We like to use this format for a hypothesis:

                     

      We believe that <an action that we are going to take>

      Will result in <some aspect of progress towards addressing a challenge or achieving a goal>

      We’ll know we have succeeded when <a concrete measurement that will show progress towards the goal>

 

For example, let’s say our team has seen a high number of 500 errors in production on our web-based application. A 500-error means reduced availability, so our system availability is 99.7% instead of our objective of 99.9%. We investigate further to be sure that the 500 errors were a significant cause of some downtime.

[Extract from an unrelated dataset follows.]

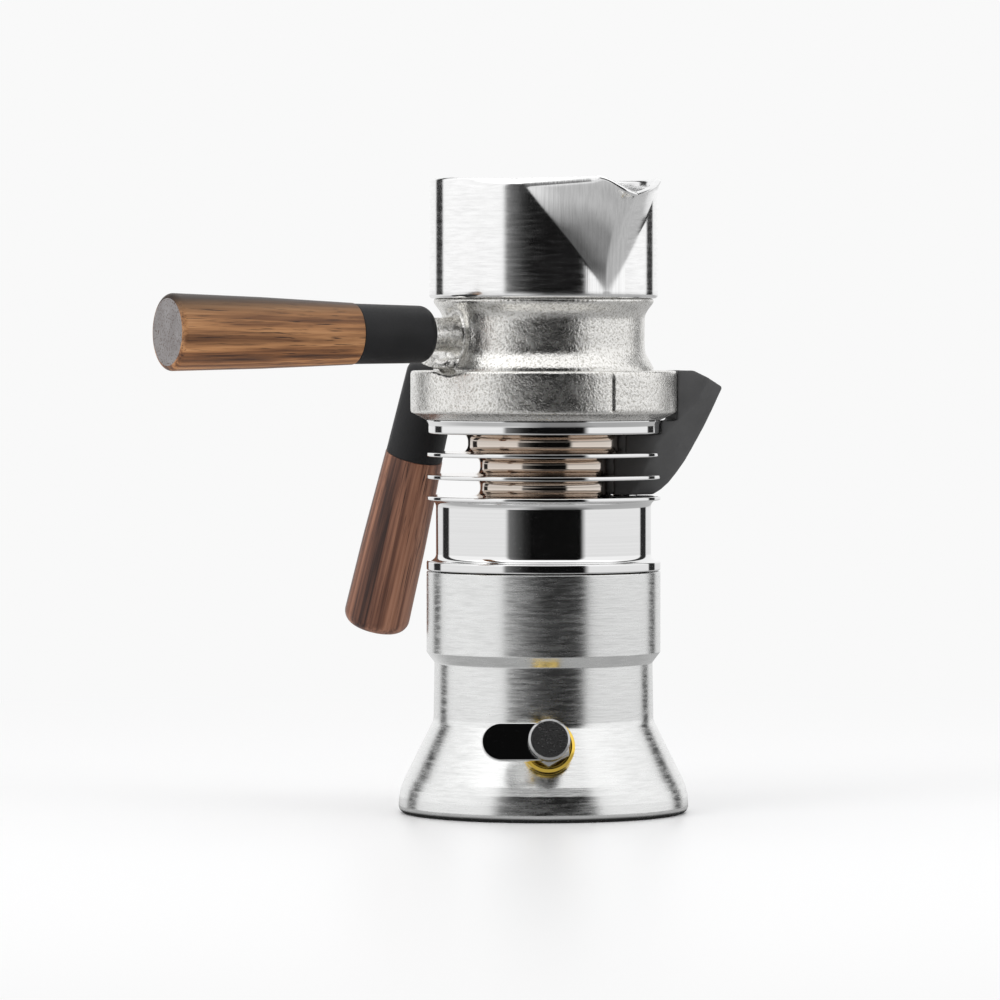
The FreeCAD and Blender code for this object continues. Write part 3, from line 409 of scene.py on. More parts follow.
materials = {
    "brushed_shell": brushed_metal("brushed_stainless", (0.86, 0.865, 0.86), 0.23, 0.04, 2300.0),
    "polished_shell": polished_metal("polished_stainless", (0.865, 0.865, 0.865), 0.05),
    # The neck's last colour is painted shade, darker and warmer, deep between its fins.
    "polished_neck": polished_metal("polished_neck_metal", (0.87, 0.87, 0.87), 0.05, (0.66, 0.59, 0.53)),
    "polished_cup": brushed_metal("satin_cup_steel", (0.965, 0.965, 0.965), 0.12, 0.02, 2200.0, True),
    "polished_lever": polished_metal("mirror_lever_steel", (0.80, 0.80, 0.80), 0.04),
    "rough_casting": cast_metal("tumbled_casting", (0.86, 0.85, 0.825), (0.50, 0.485, 0.45)),
    "valve_brass": polished_metal("turned_brass", (0.95, 0.66, 0.12), 0.16),
    "valve_steel": polished_metal("turned_valve_steel", (0.52, 0.52, 0.52), 0.22),
    "spring_steel": polished_metal("spring_wire", (0.60, 0.60, 0.60), 0.20),
    "inner_brass": polished_metal("inner_brass_metal", (0.80, 0.60, 0.30), 0.20),
    "copper_tube": polished_metal("drawn_copper", (0.80, 0.45, 0.32), 0.18),
    "basket_steel": polished_metal("pressed_basket_steel", (0.72, 0.72, 0.72), 0.16),
    "seal_rubber": moulded("black_seal_rubber", (0.016, 0.016, 0.016), 0.62, 2500.0, 0.2),
    "black_silicone": moulded("matt_black_silicone", (0.066, 0.066, 0.067), 0.60, 2200.0, 0.12),
    "black_moulding": moulded("black_grained_moulding", (0.011, 0.011, 0.012), 0.50, 1900.0, 0.45),
}
front_walnut = walnut(
    "front_walnut", front_place,
    ((0.028, 0.012, 0.007), (0.125, 0.052, 0.020), (0.275, 0.130, 0.052), (0.420, 0.225, 0.105)),
    # Painted light and shade: much lighter below the handle's axis, much darker at its top.
    [(0.06, 1.9), (0.25, 1.8), (0.42, 1.15), (0.62, 1.25), (0.76, 0.95), (0.85, 0.42), (0.94, 0.10)])
rear_walnut = walnut(
    "rear_walnut", rear_place,
    ((0.030, 0.013, 0.010), (0.135, 0.056, 0.034), (0.285, 0.130, 0.078), (0.410, 0.210, 0.135)),
    # Painted light and shade: a little lighter low down, a little darker high up.
    [(0.3, 1.1), (0.8, 0.95)])
sheen_painted_end = end_grain("walnut_end_grain_with_painted_sheen")


# Mesh making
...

We might have a hypothesis such as:

 

           We believe that instrumenting our code to capture all events leading up to 500 errors

            Will lead to faster diagnosing and fixing 500 errors in production

            We’ll know we have succeeded when our availability metric is up to 99.8% within three weeks

 

If our availability metric wasn’t increasing within three weeks, then we’d know there might be another cause to our downtime, or we need to focus on preventing the 500 errors instead. We can try more small experiments.

 

Another example: Our analytics show that customers are slow to try out new features that we release or do not use them at all. If we couldn’t get access to our customers to ask why they weren’t using the new features, as a team, including designers and product owner, we decide to incorporate usability testing before releasing new features. Our hypothesis:

 

          We believe that collaborating with designers to do usability testing of each new feature before release

           Will lead to more customers trying out new features right away

           We’ll know we have succeeded when 20% of customers try our next new feature within 48 hours of release

 

There are many ways to learn from production usage and guide future product changes. Getting the whole team, including testers, programmers, designers, product owners and operations specialists, collaborating to learn is key. Whatever method you choose to continually improve, it is important that you have some way to measure progress and know when you have succeeded.